È molto raro che si provi un profondo piacere nello scrivere un articolo. Questo è decisamente uno di quei casi, perché si tratta di raccontare una storia ad un tempo oltremodo comica e anche fortemente simbolica. Specie per me che la racconto. Scenario: il Museo Aleksandr Puškin di Mosca, presso quello che viene chiamato “cortile italiano” per la presenza di molte opere e reperti provenienti appunto dall’Italia. Tra questi vi si trova una delle cinque copie del David di Michelangelo, considerata forse la migliore di tutte. La gigantesca meraviglia michelangiolesca è alta cinque metri, cui si aggiunge un piedistallo, ragion per cui la manutenzione alla statua viene fatta usando delle impalcature, con gli uomini (nessuna donna è ammessa a fare questo lavoro, considerato troppo pericoloso…) imbragati per sicurezza. Com’è noto, il David di Michelangelo è stato rappresentato integralmente nudo.
Quel pene e quei testicoli in vista in passato hanno suscitato un po’ di pruderie da parte di qualche visitatore autoctono, ma alla fine tutto si è risolto in toni goliardici, con una svolta decisiva sabato scorso, il 9 gennaio. Al Museo Puškin entrano tre giovani ragazze, che si dirigono decise verso il “cortile italiano”, senza visitare altre parti. Giunte ai piedi della statua, recuperano non si sa dove una scala, la appoggiano alla scultura e una di loro prende a salire. Giunta all’altezza dei genitali dell’eroe biblico, inizia a concionare la folla presente, aiutata dalle due compari che, sotto, distribuiscono volantini. Il concetto espresso è chiaro e netto: «Questa statua», strilla la giovane, «è una manifestazione senza vergogna della supremazia maschile, espressa attraverso la celebrazione del pene maschile sotto gli occhi dei visitatori. È un manifesto della società patriarcale che intendiamo eliminare, un messaggio che intendiamo interrompere!». I visitatori presenti assistono un po’ attoniti e un po’ divertiti, probabilmente pensano a una “performance” o a qualcosa di goliardico.

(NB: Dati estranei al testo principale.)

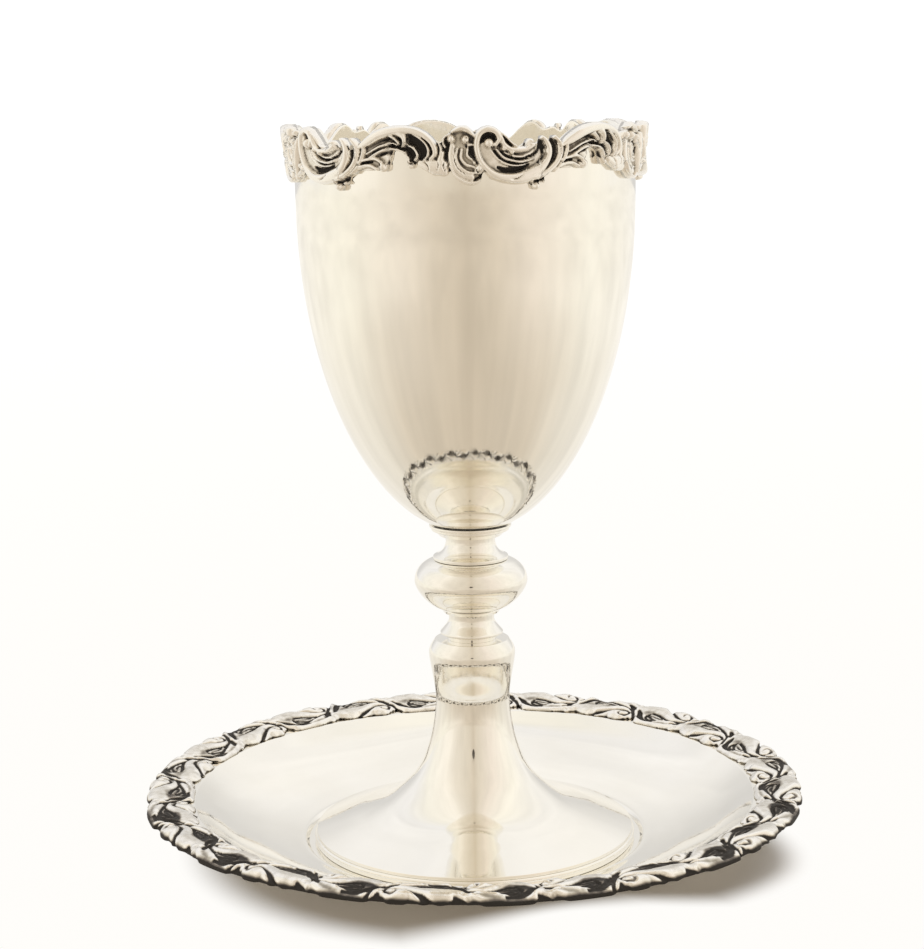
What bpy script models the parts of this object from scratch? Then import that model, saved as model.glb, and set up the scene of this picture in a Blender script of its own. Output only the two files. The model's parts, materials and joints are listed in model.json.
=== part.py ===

Una soddisfazione tutta intima.
Se non che la fanciulla sulla scala, mentre al di sotto la security le chiede insistentemente di scendere, a un certo punto sfodera un’ascia e la appoggia ai genitali del David. Cosa intenda fare è chiaro: evirare il gigante, deturpare l’opera d’arte privandola di un simbolo troppo esposto del patriarcato che offende e opprime da secoli il mondo femminile. La cosa si fa seria, la security chiama la polizia, mentre la giovane alza il braccio per caricarlo di forza e lo cala con furia sul pene del David. Probabilmente pensava che la statua fosse di gesso o di qualche altro materiale cedevole. Invece è di marmo: il colpo, probabilmente sferrato con un’angolazione sbagliata, lascia sulla statua un’impercettibile scalfittura, ma soprattutto rimbalza con la stessa potenza inizialmente impressa. Manca poco che il retro dell’ascia colpisca la femminista sulla fronte, in ogni caso il rinculo le fa perdere l’equilibrio. La scala si rovescia, come nelle comiche, e travolge le due compari di sotto, facendo capitombolare la pasionaria. Esito: commozione cerebrale e fratture diffuse, per lei e le sue due socie. Uscite dall’ospedale, verranno arrestate e processate. Si tratta della Russia, lì le femministe le mangiano (hanno cambiato gusti dai tempi del comunismo…), dunque, a differenza che qui, è certo che, se condannate, finiranno in galera per un po’.
Si può ridere di tutto questo? Assolutamente sì, anzi si deve ridere, visto che nessuno ci ha lasciato la pelle. È inevitabile ridere se si pensa a tutta la scena e alla profonda idiozia insita nell’azione progettata da quelle tre femministe che come al solito, e come si è detto stamane, non intendevano farsi remore della distruzione di un’opera d’arte pur di affermare la propria ideologia marcescente. C’è poi un aspetto simbolico in quanto accaduto che rende il tutto immensamente esilarante e formidabilmente soddisfacente: volevano troncare un pene, il simbolo (a detta loro) del “patriarcato” e quello stesso pene le ha mandate in ospedale e le manderà probabilmente in galera. Un pene, per altro, beffa oltre la beffa, scolpito da un genio maschile. Peggio di così non poteva andargli, insomma, e non resta che augurarci che la vendetta della copia russa del David di Michelangelo sia di buon auspicio per la lotta di quest’anno alla follia talebana femminista. Io, per parte mia, mi tengo infine una soddisfazione tutta intima e non poco sogghignante al pensiero che a compiere l’impresa sia stato il pene di una statua di cui mi onoro di portare il nome.